Professional ratings
Aggregate scores
| Source | Rating |
| Metacritic | 71/100 |
Review scores
| Source | Rating |
| AllMusic | Star |
| Alternative Press | Star Half star |
| The Guardian | Star |
| NME | 8/10 |
| Pitchfork | 6.9/10 |
| Release Magazine | 7/10 |
| Resident Advisor | Star |
| Rolling Stone | Star |
| Stylus Magazine | B+ |
| Uncut | Star |

==Critical reception==
A Hundred Days Off received generally positive reviews from music critics. It has a score of 71/100 on Metacritic based on 18 reviews indicating as "generally favorable reviews". NME gave the album 8/10 describing it as "Their best album since their Dubnobasswithmyheadman debut, Karl and Rick have pulled off a comeback in fine style and laid some demons to rest" and also stating that "Underworld prove that you're only as old as the technology you use". Rolling Stone gave the album 3 out of 5 stars saying that "The beauty of A Hundred Days Off is that it pumps and churns so suggestively; it somehow evokes the blues of the otherwise successful modern man, who goes out every night and dances alone in his head". Uncut gave the album 4 out of 5 stars saying it is "A very fine album--Underworld don't make any other kind...a beautiful and baffling enigma."

==Promo version==
In the Spring of 2011, an alternate version of the album was distributed by a fan who was previously unaware that it was not widely heard.
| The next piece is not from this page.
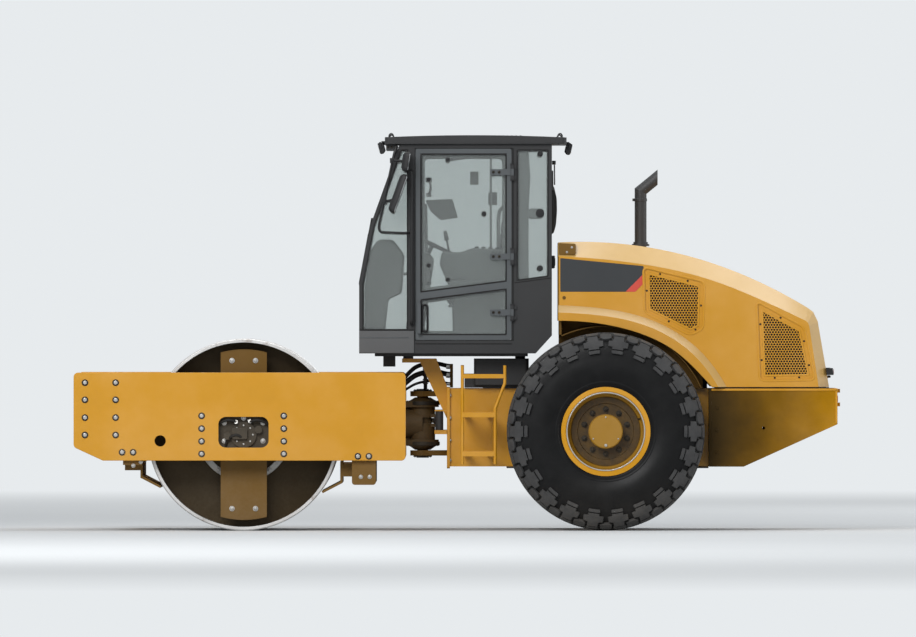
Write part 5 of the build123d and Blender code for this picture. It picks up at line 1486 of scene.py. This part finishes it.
def driver_seat():
    """The driver's seat: pad, back with head rest, armrests and the ribbed suspension base."""
    seat_x = 0.120
    arm_out = 0.320
    flat = Matrix.Identity(4)
    lean = Matrix.Rotation(math.radians(8), 4, "Y") @ Matrix.Rotation(math.radians(-90), 4, "Y")
    arm_size = (0.40, 0.078, 0.050)
    plan = {
        "seat_pad": ((seat_x, 0, cab_floor + 0.415), (0.48, 0.50, 0.130), flat, (-0.35, 0.25)),
        "seat_back": ((seat_x + 0.258, 0, cab_floor + 0.790), (0.60, 0.48, 0.095), lean, (-0.4, 0.0, 0.45)),
        "armrest_left": ((seat_x, -arm_out, cab_floor + 0.654), arm_size, flat, ()),
        "armrest_right": ((seat_x, arm_out, cab_floor + 0.654), arm_size, flat, ()),
    }
    pads = [pad_form(name, size) for name, (_, size, _, _) in plan.items()]
    swell_pads(pads[:2], 0.014)
    swell_pads(pads[2:], 0.004)
    for pad, (centre, size, turn, channels) in zip(pads, plan.values()):
        sew_pad(pad, size, Matrix.Translation(Vector(centre)) @ turn, channels)
    folds = []
    for index in range(6):
        width = 0.340 if index % 2 else 0.310
        folds.append(((seat_x, 0, cab_floor + 0.060 + index * 0.048), (width - 0.02, width + 0.01, 0.044)))
    folds.append(((seat_x, 0, cab_floor + 0.018), (0.318, 0.358, 0.034)))
    folds.append(((seat_x, 0, cab_floor + 0.340), (0.40, 0.42, 0.020)))
    bellows = block_piece("seat_bellows", folds, "rubber", "rear_frame", bevel=0.012)
    shape = bmesh.new()
    add_block(shape, (seat_x + 0.170, 0, cab_floor + 0.674), (0.050, 0.620, 0.034))
    for side in SIDES:
        add_rod(shape, (seat_x - 0.150, side * arm_out, cab_floor + 0.676), UP, 0.010, 0.070, 12)
    frame_bars = piece_from("seat_frame", shape, "plastic", "rear_frame", bevel=0.006)
    for piece in (*pads, bellows, frame_bars):
        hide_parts("seat")


def steering_wheel():
    """Round rim, three spokes, hub and the end of the column's shaft."""
    turn = Matrix.Translation(Vector((-0.205, 0, 2.290))) @ Matrix.Rotation(math.radians(25), 4, "Y")
    axis = turn.to_3x3() @ UP
    rim, grip = 0.180, 0.0155
    shape = bmesh.new()
    section = circle_of((rim, 0.0), grip, 12)
    rings = []
    for index in range(48):
        angle = math.tau * index / 48
        spots = [Vector((reach * math.cos(angle), reach * math.sin(angle), up)) for reach, up in section]
        rings.append([shape.verts.new(turn @ spot) for spot in spots])
    join_rings(shape, rings)
    for angle in (0.35, math.pi - 0.35, -math.pi / 2):
        start, end = (
            turn @ Vector((reach * math.cos(angle), reach * math.sin(angle), 0)) for reach in (0.030, 0.172)
        )
        add_rod(shape, start, end - start, 0.010, (end - start).length, 12, 0.008)
    add_rod(shape, turn @ Vector((0, 0, -0.020)), axis, 0.038, 0.038, 28, 0.030)
    add_rod(shape, turn @ Vector((0, 0, -0.088)), axis, 0.017, 0.080, 20)
    return piece_from("steering_wheel", shape, "plastic", "rear_frame", smooth=40)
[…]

This version of the album was called "Ansum", and was apparently an early un-mastered cut of the album burned onto a CD-R for internal use at V2. Most of the tracks are very similar, if not identical, to the final album version; however, the track order is changed; "Little Speaker" is omitted; "Mo Move" is doubled in length and shares its second half with a re-worked version of the b-side "Ansum"; "Twist" contains an extended drum outro; and "Ballet Lane" and "Trim" contain minor percussion differences.

==Track listing==

| No. | Title | Length |
|---|---|---|
| 1. | "Mo Move" | 6:54 |
| 2. | "Two Months Off" | 9:08 |
| 3. | "Twist" | 6:24 |
| 4. | "Sola Sistim" | 6:26 |
| 5. | "Little Speaker" | 8:38 |
| 6. | "Trim" | 3:23 |
| 7. | "Ess Gee" | 2:22 |
| 8. | "Dinosaur Adventure 3D" | 7:56 |
| 9. | "Ballet Lane" | 3:39 |
| 10. | "Luetin" | 7:00 |
| Total length: |  | 61:50 |

==Promo version track listing==

| No. | Title | Length |
|---|---|---|
| 1. | "Two Months Off" | 9:08 |
| 2. | "Twist" | 8:46 |
| 3. | "Sola Systim" | 6:12 |
| 4. | "Ess Gee" | 2:17 |
| 5. | "Mo Move" | 13:48 |
| 6. | "Trim" | 3:18 |
| 7. | "Dinosaur Adventure 3D" | 7:55 |
| 8. | "Ballet Lane" | 3:26 |
| 9. | "Luetin" | 7:06 |
| Total length: |  | 61:56 |

==Charts==

Chart performance for A Hundred Days Off
| Chart (2002) | Peak position |
|---|---|
| Australian Albums Chart | 24 |
| Belgian Albums Chart | 6 |
| Dutch Albums Chart | 9 |
| French Albums Chart | 42 |
| German Albums Chart | 34 |
| Japanese Albums Chart | 7 |
| Swedish Albums Chart | 49 |
| UK Albums Chart | 16 |
| US Billboard 200 | 122 |
| US Billboard Electronic Albums | 2 |

==Certifications==

Certifications for A Hundred Days Off
| Region | Certification | Certified units/sales |
| Japan (RIAJ) | Gold | 100,000^{^} |
| United Kingdom (BPI) | Silver | 60,000^{‡} |
^{^} Shipments figures based on certification alone.